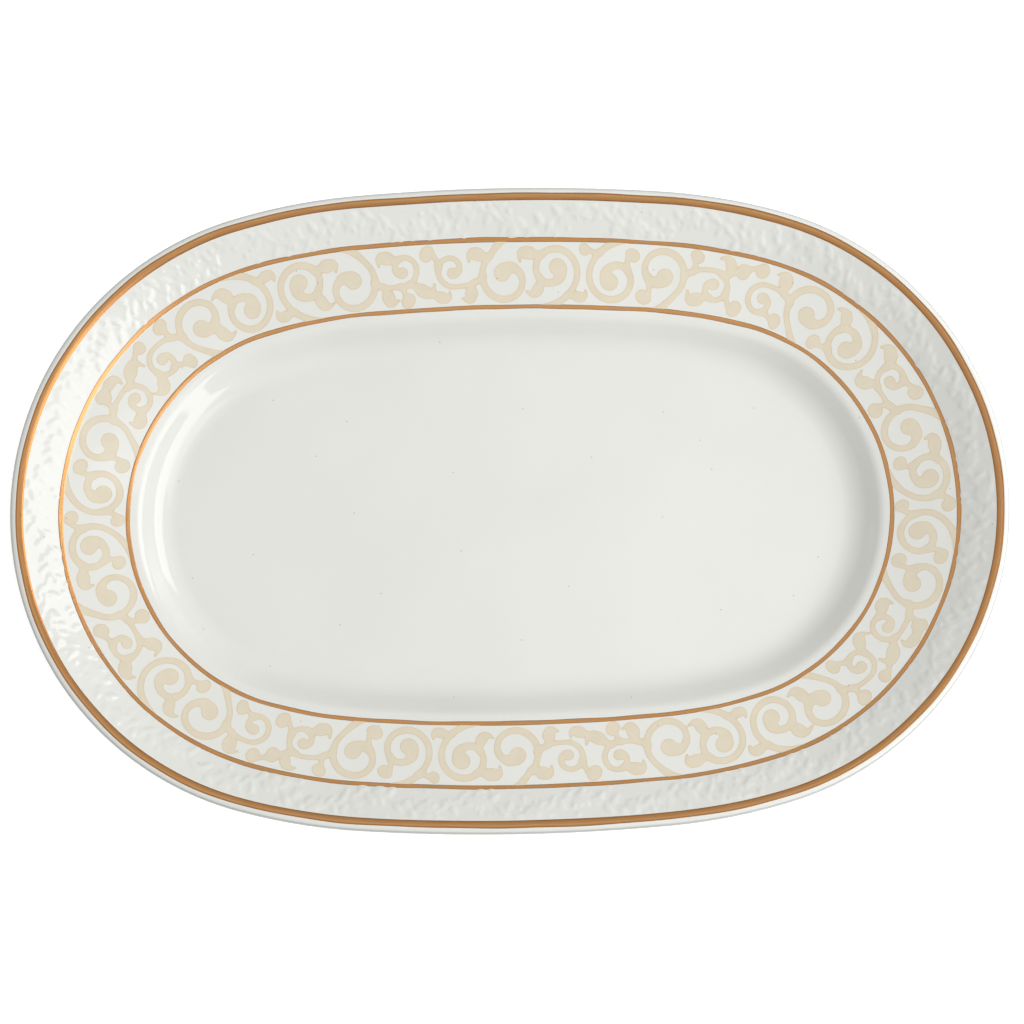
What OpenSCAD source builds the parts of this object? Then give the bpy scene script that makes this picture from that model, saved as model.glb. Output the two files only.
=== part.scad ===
// Oval porcelain serving platter with an embossed rim, a scrollwork border and three gold lines.
// Length runs along X, width along Y, and the ground face of the foot ring lies on Z = 0.
// A point of the section is [offset, height]: offset is measured inward from the outer edge.

/* [Outline] */
// Overall length, from tip to tip
overall_length = 350; // [320:2:400]
// Overall height, from the foot face to the top of the lip
overall_height = 32.5; // [30:0.5:38]
// How much the outline's radius grows from an end to a shoulder
shoulder_growth = 100; // [80:5:120]
// How much the outline's radius grows from a shoulder to a long side
side_growth = 500; // [400:50:600]

/* [Rim] */
// Radius of the outer edge, above and below
edge_radius = 1.7; // [1.2:0.1:2]
// Radius of the rounded top of the lip
lip_radius = 5.4; // [4:0.1:7]
// Slope of the embossed band inside the lip, in degrees
relief_slope = 32; // [26:1:36]
// Slope of the scrollwork band, in degrees
scroll_slope = 16; // [12:1:20]
// Offset of the bend between the embossed band and the scrollwork band
rim_bend_offset = 17.15; // [15:0.05:19]
// Offset of the underside's bend below the rim
under_bend_offset = 15.5; // [14:0.1:17]
// Slope of the underside of the scrollwork band, in degrees
under_rim_slope = 15.5; // [13:0.5:18]

/* [Well] */
// Height of the well's floor above the foot face
well_height = 8.2; // [7.5:0.1:9]
// Offset at which the flat floor of the well begins
well_offset = 57; // [55:0.5:58]
// Slope of the steep part of the cove round the well, in degrees
cove_slope = 45; // [38:1:50]
// Radius of the hollow of the cove
cove_radius = 12; // [9:0.5:14]
// Radius of the rounded crest above the cove
crest_radius = 6; // [4:0.5:8]
// Slope of the underside below the cove, in degrees
under_cove_slope = 43; // [40:1:46]
// Offset at which the underside turns down towards the foot
under_cove_offset = 42; // [41:0.5:43]

/* [Foot] */
// Offset of the foot ring's outer wall at the foot face
foot_offset = 52; // [51:0.5:53]
// Width of the foot ring at its tip
foot_width = 4; // [3.5:0.1:5]
// Height of the base's underside above the foot face
base_height = 3.4; // [3:0.1:4]
// Lean of the foot ring's walls, over their whole height
foot_taper = 0.6; // [0.3:0.1:1]
// Height at which the glaze stops on the foot ring's walls
bare_height = 0.6; // [0.4:0.1:1]

/* [Coatings] */
// Thickness of the glaze
glaze_thickness = 0.3; // [0.25:0.05:0.4]
// Thickness given to the gold and to the printed border
print_thickness = 0.25; // [0.2:0.05:0.3]
// Offset of the middle of the broad gold band on the lip
rim_gold_offset = 3.4; // [3.2:0.1:3.8]
// Width of the broad gold band
rim_gold_width = 2.6; // [2:0.1:2.8]
// Width of each thin gold line
gold_line_width = 1.5; // [1:0.1:2]
// Offset of the middle of the inner gold line
inner_line_offset = 40.15; // [39:0.05:41]
// Bare gap between the printed border and each gold line
border_gap = 0.3; // [0.2:0.1:1]

/* [Hidden] */
$fn = 256;

bisque_color = "#DEDAD0";
glaze_color = "#E9E9E4";
print_color = "#E4D8C0";
gold_color = "#B57A3E";

// Length of a straight stretch left between two arcs that almost meet
short_straight = 0.2;
// Most that a chord of a rounded corner may stand off its arc
chord_error = 0.03;
// Steps to a millimetre that a section's points are rounded to
grid = 100;
// Radii of the rounded corners on the underside
under_bend_radius = 10;
under_cove_radius = 8;
foot_root_radius = 2.5;
base_corner_radius = 2;
// Bevel beside the ground face of the foot
foot_bevel = 0.4;

// The outline is an oval of eight arcs: two ends, four shoulders and two long sides. Arcs meet on
// these two directions, whose sines and cosines are exact decimals, so every centre is exact too.
end_ray = [0.28, 0.96];
side_ray = [0.07584, 0.99712];
end_radius = overall_length / 2 - shoulder_growth * end_ray[0] - side_growth * side_ray[0];
shoulder_radius = end_radius + shoulder_growth;
side_radius = shoulder_radius + side_growth;
end_centre = [overall_length / 2 - end_radius, 0];
shoulder_centre = end_centre - shoulder_growth * end_ray;
side_centre = shoulder_centre - side_growth * side_ray;
half_width = side_centre[1] + side_radius;

// A section ends on the axis of an end arc, and just past the middle line of the dish elsewhere
end_core = end_radius;
flank_core = half_width + 5;

// Sizes that are sure to reach past the whole dish
reach = 1000;
depth = 100;

function direction(angle) = [cos(angle), sin(angle)];

// Corners of the finished section, from the well up over the lip and down the underside
lip_flat = 0.3;
lip_corner_offset = edge_radius + lip_flat + lip_radius * tan(relief_slope / 2);
bend_height = overall_height - (rim_bend_offset - lip_corner_offset) * tan(relief_slope);
cove_corner_offset = well_offset - cove_radius * tan(cove_slope / 2);
crest_offset = (cove_corner_offset * tan(cove_slope) + well_height - bend_height
    - rim_bend_offset * tan(scroll_slope)) / (tan(cove_slope) - tan(scroll_slope));
crest_height = well_height + (cove_corner_offset - crest_offset) * tan(cove_slope);
edge_corner_height = overall_height - edge_radius - short_straight
    - edge_radius / tan(45 + relief_slope / 2);
under_bend_height = edge_corner_height - under_bend_offset * tan(relief_slope);
under_cove_height = under_bend_height
    - (under_cove_offset - under_bend_offset) * tan(under_rim_slope);
foot_root_offset = foot_offset - foot_taper;
foot_root_height = under_cove_height
    - (foot_root_offset - under_cove_offset) * tan(under_cove_slope);
foot_inner_offset = foot_offset + foot_width;

// The corners of each glazed surface, as [offset, height, radius of rounding], where core is the
// offset at which the section ends inside the flat floor
function outside_corners(core) = [
    [core, well_height, 0],
    [cove_corner_offset, well_height, cove_radius],
    [crest_offset, crest_height, crest_radius],
    [rim_bend_offset, bend_height, 0],
    [lip_corner_offset, overall_height, lip_radius],
    [0, overall_height, edge_radius],
    [0, edge_corner_height, edge_radius],
    [under_bend_offset, under_bend_height, under_bend_radius],
    [under_cove_offset, under_cove_height, under_cove_radius],
    [foot_root_offset, foot_root_height, foot_root_radius],
    [foot_offset, bare_height, 0]
];
function base_corners(core) = [
    [foot_inner_offset, bare_height, 0],
    [foot_inner_offset + foot_taper, base_height, base_corner_radius],
    [core, base_height, 0]
];

function unit(v) = v / norm(v);
function spot(corner) = [corner[0], corner[1]];
function last_index(points) = len(points) - 1;
function heading(v) = atan2(v[1], v[0]);
function wrapped(angle) = angle - 360 * round(angle / 360);

// A corner of a path, as its own point or as an arc that touches both of its sides
function rounded_corner(before, corner, after, radius) =
    radius == 0 ? [corner] :
    let (
        back = unit(before - corner),
        ahead = unit(after - corner),
        half_angle = acos(back * ahead) / 2,
        centre = corner + unit(back + ahead) * radius / sin(half_angle),
        start = heading(corner + back * radius / tan(half_angle) - centre),
        finish = heading(corner + ahead * radius / tan(half_angle) - centre),
        turn = wrapped(finish - start),
        step = 2 * acos(1 - chord_error / radius),
        steps = ceil(abs(turn) / step)
    )
    [for (i = [0:steps]) centre + radius * direction(start + turn * i / steps)];

function on_grid(points) = [for (p = points) [for (v = p) round(v * grid) / grid]];

function rounded_path(corners) = [
    for (i = [0:last_index(corners)])
        each rounded_corner(
            spot(corners[max(i - 1, 0)]),
            spot(corners[i]),
            spot(corners[min(i + 1, last_index(corners))]),
            corners[i][2])
];

function left_normal(from, to) = let (d = unit(to - from)) [-d[1], d[0]];

// The point of a parallel path that belongs to one point of a path
function parallel_point(points, i, distance) =
    let (
        last = last_index(points),
        before = left_normal(points[max(i - 1, 0)], points[max(i, 1)]),
        after = left_normal(points[min(i, last - 1)], points[min(i + 1, last)]),
        middle = unit(before + after)
    )
    points[i] + middle * distance / (middle * before);

function parallel_path(points, distance) =
    [for (i = [0:last_index(points)]) parallel_point(points, i, distance)];

function reversed(points) = [for (i = [last_index(points):-1:0]) points[i]];

function between(a, b, offset) = a + (b - a) * (offset - a[0]) / (b[0] - a[0]);

// The stretch of a path between two offsets, on its way outward from the well to the lip
function stretch(points, inner, outer) = [
    for (i = [0:last_index(points) - 1])
        let (a = points[i], b = points[i + 1])
        each [
            if (a[0] > inner && b[0] <= inner) between(a, b, inner),
            if (a[0] < inner && a[0] > outer && b[0] < a[0]) a,
            if (a[0] > outer && b[0] <= outer && b[0] < a[0]) between(a, b, outer)
        ]
];

// The glazed surfaces, and the surfaces of the porcelain under the glaze
function outside_path(core) = rounded_path(outside_corners(core));
function base_path(core) = rounded_path(base_corners(core));
function bisque_outside(core) = parallel_path(outside_path(core), glaze_thickness);
function bisque_base(core) = parallel_path(base_path(core), glaze_thickness);

function bisque_section(core) = concat(
    bisque_outside(core),
    [[foot_offset + glaze_thickness + foot_bevel, 0]],
    [[foot_inner_offset - glaze_thickness - foot_bevel, 0]],
    bisque_base(core)
);
function glaze_section(core) = concat(outside_path(core), reversed(bisque_outside(core)));
function base_glaze_section(core) = concat(base_path(core), reversed(bisque_base(core)));

// A coating that lies on the glaze between two offsets
function coating_section(inner, outer) =
    let (surface = stretch(outside_path(flank_core), inner, outer))
    concat(surface, reversed(parallel_path(surface, -print_thickness)));

function line_section(offset, width) = coating_section(offset + width / 2, offset - width / 2);

scroll_section = coating_section(
    inner_line_offset - gold_line_width / 2 - border_gap,
    rim_bend_offset + gold_line_width / 2 + border_gap
);

// A section swept about a centre, kept between two directions and to the +Y side if it is cut
module sector(section, centre, radius, from, to, cut) {
    intersection() {
        translate(centre)
            rotate_extrude()
                polygon([for (p = on_grid(section)) [radius - p[0], p[1]]]);
        translate([centre[0], centre[1], -depth])
            linear_extrude(height = 2 * depth)
                polygon([[0, 0], reach * from, reach * to]);
        if (cut)
            translate([-reach, 0, -depth])
                cube([2 * reach, reach, 2 * depth]);
    }
}

// The sectors of one quarter of the dish that belong to its shoulder and its long side
module flank_sectors(section) {
    sector(section, shoulder_centre, shoulder_radius, end_ray, side_ray, true);
    mirror([1, 0, 0])
        sector(section, shoulder_centre, shoulder_radius, end_ray, side_ray, true);
    sector(section, side_centre, side_radius, side_ray, [-side_ray[0], side_ray[1]], true);
}

module end_sector(section) {
    sector(section, end_centre, end_radius, [end_ray[0], -end_ray[1]], end_ray, false);
}

// The whole oval, from a section for its ends and a section for its flanks
module oval_solid(end_section, flank_section) {
    end_sector(end_section);
    mirror([1, 0, 0])
        end_sector(end_section);
    flank_sectors(flank_section);
    mirror([0, 1, 0])
        flank_sectors(flank_section);
}

// The part of a solid on the +Y side
module back_half() {
    intersection() {
        children();
        translate([-reach, 0, -depth])
            cube([2 * reach, reach, 2 * depth]);
    }
}

// Fired porcelain: well, cove, rim and foot ring in one piece
module bisque_body() {
    color(bisque_color)
        oval_solid(bisque_section(end_core), bisque_section(flank_core));
}

// Glaze over the top, the edge and the underside as far as the foot ring
module glaze_coat() {
    color(glaze_color)
        oval_solid(glaze_section(end_core), glaze_section(flank_core));
}

// Glaze over the recess inside the foot ring
module base_glaze() {
    color(glaze_color)
        oval_solid(base_glaze_section(end_core), base_glaze_section(flank_core));
}

// Printed border sheet on the -Y half of the rim
module scroll_transfer_front() {
    color(print_color)
        mirror([0, 1, 0])
            back_half()
                oval_solid(scroll_section, scroll_section);
}

// Printed border sheet on the +Y half of the rim
module scroll_transfer_back() {
    color(print_color)
        back_half()
            oval_solid(scroll_section, scroll_section);
}

// A gold line round the whole rim
module gold_line(offset, width) {
    section = line_section(offset, width);
    color(gold_color)
        oval_solid(section, section);
}

module rim_gold_band() {
    gold_line(rim_gold_offset, rim_gold_width);
}

module outer_gold_line() {
    gold_line(rim_bend_offset, gold_line_width);
}

module inner_gold_line() {
    gold_line(inner_line_offset, gold_line_width);
}

bisque_body();
glaze_coat();
base_glaze();
scroll_transfer_front();
scroll_transfer_back();
rim_gold_band();
outer_gold_line();
inner_gold_line();
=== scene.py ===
import math

import bpy
import numpy as np
from mathutils import Matrix, Vector


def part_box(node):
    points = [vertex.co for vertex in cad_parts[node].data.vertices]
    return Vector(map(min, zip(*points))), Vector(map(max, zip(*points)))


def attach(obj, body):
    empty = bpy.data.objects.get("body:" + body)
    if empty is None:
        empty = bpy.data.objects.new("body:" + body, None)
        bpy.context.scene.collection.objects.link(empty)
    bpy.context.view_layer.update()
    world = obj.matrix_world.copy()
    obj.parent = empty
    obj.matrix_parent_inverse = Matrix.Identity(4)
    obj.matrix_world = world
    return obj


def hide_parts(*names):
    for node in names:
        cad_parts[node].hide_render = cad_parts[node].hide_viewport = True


MM = 0.001
TAU = 2 * math.pi

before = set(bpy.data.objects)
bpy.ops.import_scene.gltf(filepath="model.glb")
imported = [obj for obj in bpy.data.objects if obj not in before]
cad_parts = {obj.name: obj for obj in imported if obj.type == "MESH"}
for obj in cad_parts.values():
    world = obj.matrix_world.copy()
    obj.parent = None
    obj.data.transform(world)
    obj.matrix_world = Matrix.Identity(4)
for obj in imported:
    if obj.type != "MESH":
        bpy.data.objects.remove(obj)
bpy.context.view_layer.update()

# ---------------------------------------------------------------------------------------------------
# Driving dimensions, in millimetres unless they say otherwise. An inset is measured inward from the
# outer edge, and a height from the foot face.
# ---------------------------------------------------------------------------------------------------

GLAZE_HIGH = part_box("glaze_coat")[1] / MM
HALF_LENGTH = GLAZE_HIGH.x
TOP_HEIGHT = GLAZE_HIGH.z

# The outline: an oval of eight arcs that meet on two rays
SHOULDER_GROWTH = 100
SIDE_GROWTH = 500
END_RAY = np.array([0.28, 0.96])
SIDE_RAY = np.array([0.07584, 0.99712])

# The section
EDGE_RADIUS = 1.7
LIP_RADIUS = 5.4
LIP_FLAT = 0.3
RELIEF_SLOPE = math.radians(32)
SCROLL_SLOPE = math.radians(16)
BEND_INSET = 17.15
BEND_RADIUS = 9
WELL_INSET = 57
WELL_HEIGHT = 8.2
COVE_SLOPE = math.radians(45)
COVE_RADIUS = 12
CREST_RADIUS = 6
UNDER_BEND_INSET = 15.5
UNDER_RIM_SLOPE = math.radians(15.5)
UNDER_BEND_RADIUS = 10
UNDER_COVE_INSET = 42
UNDER_COVE_SLOPE = math.radians(43)
UNDER_COVE_RADIUS = 8
FOOT_INSET = 52
FOOT_WIDTH = 4
FOOT_TAPER = 0.6
FOOT_ROOT_RADIUS = 2.5
BASE_HEIGHT = 3.4
BASE_CORNER_RADIUS = 2
BARE_HEIGHT = 0.6
GLAZE_THICKNESS = 0.3
# Where the flat grid of the well's floor meets the swept slope
FLOOR_INSET = WELL_INSET + 3
# Insets along which the stations of each swept piece are evenly spaced
WELL_REFERENCE = 40
UNDERSIDE_REFERENCE = 10
RECESS_REFERENCE = 56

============

Return exactly, please, the lines of the material from the first one down to and including the line where "side_growth = 500; // [400:50:600]" appears.

Result =
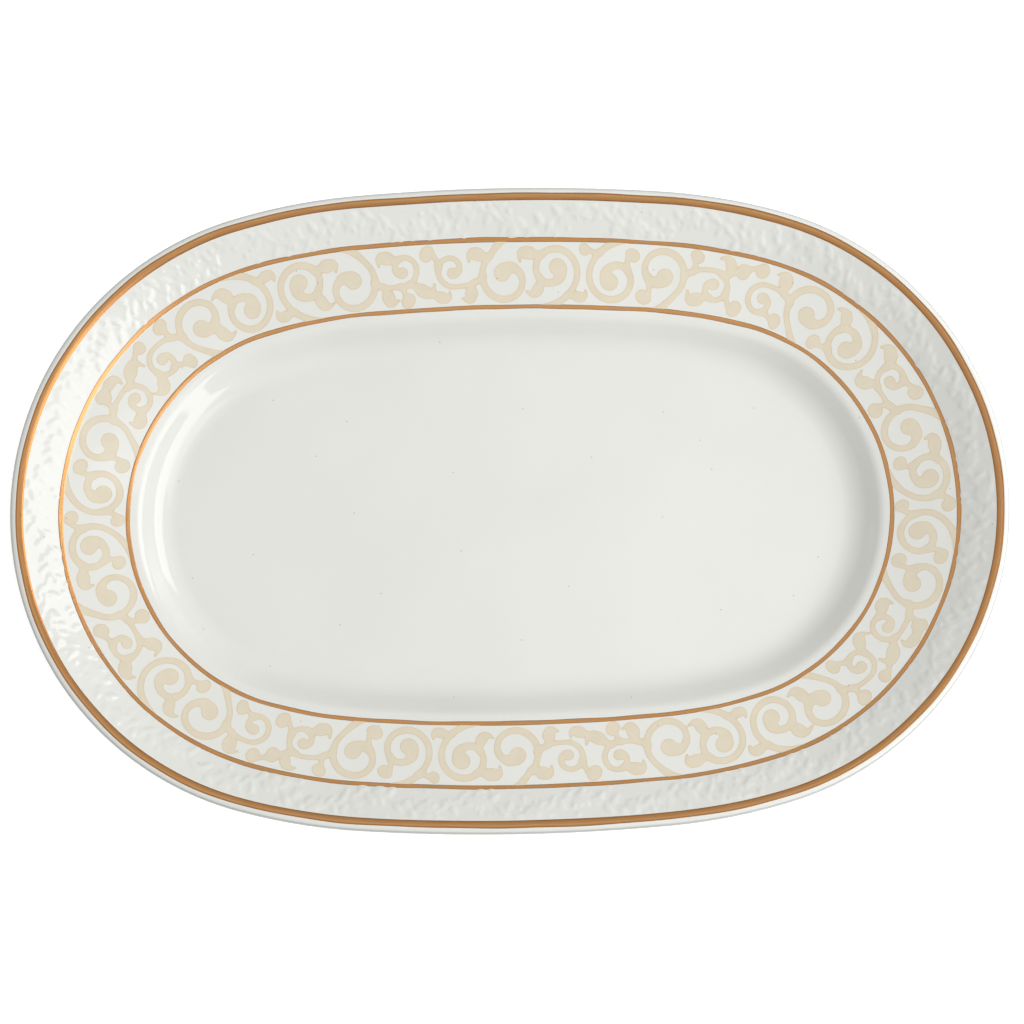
What OpenSCAD source builds the parts of this object? Then give the bpy scene script that makes this picture from that model, saved as model.glb. Output the two files only.
=== part.scad ===
// Oval porcelain serving platter with an embossed rim, a scrollwork border and three gold lines.
// Length runs along X, width along Y, and the ground face of the foot ring lies on Z = 0.
// A point of the section is [offset, height]: offset is measured inward from the outer edge.

/* [Outline] */
// Overall length, from tip to tip
overall_length = 350; // [320:2:400]
// Overall height, from the foot face to the top of the lip
overall_height = 32.5; // [30:0.5:38]
// How much the outline's radius grows from an end to a shoulder
shoulder_growth = 100; // [80:5:120]
// How much the outline's radius grows from a shoulder to a long side
side_growth = 500; // [400:50:600]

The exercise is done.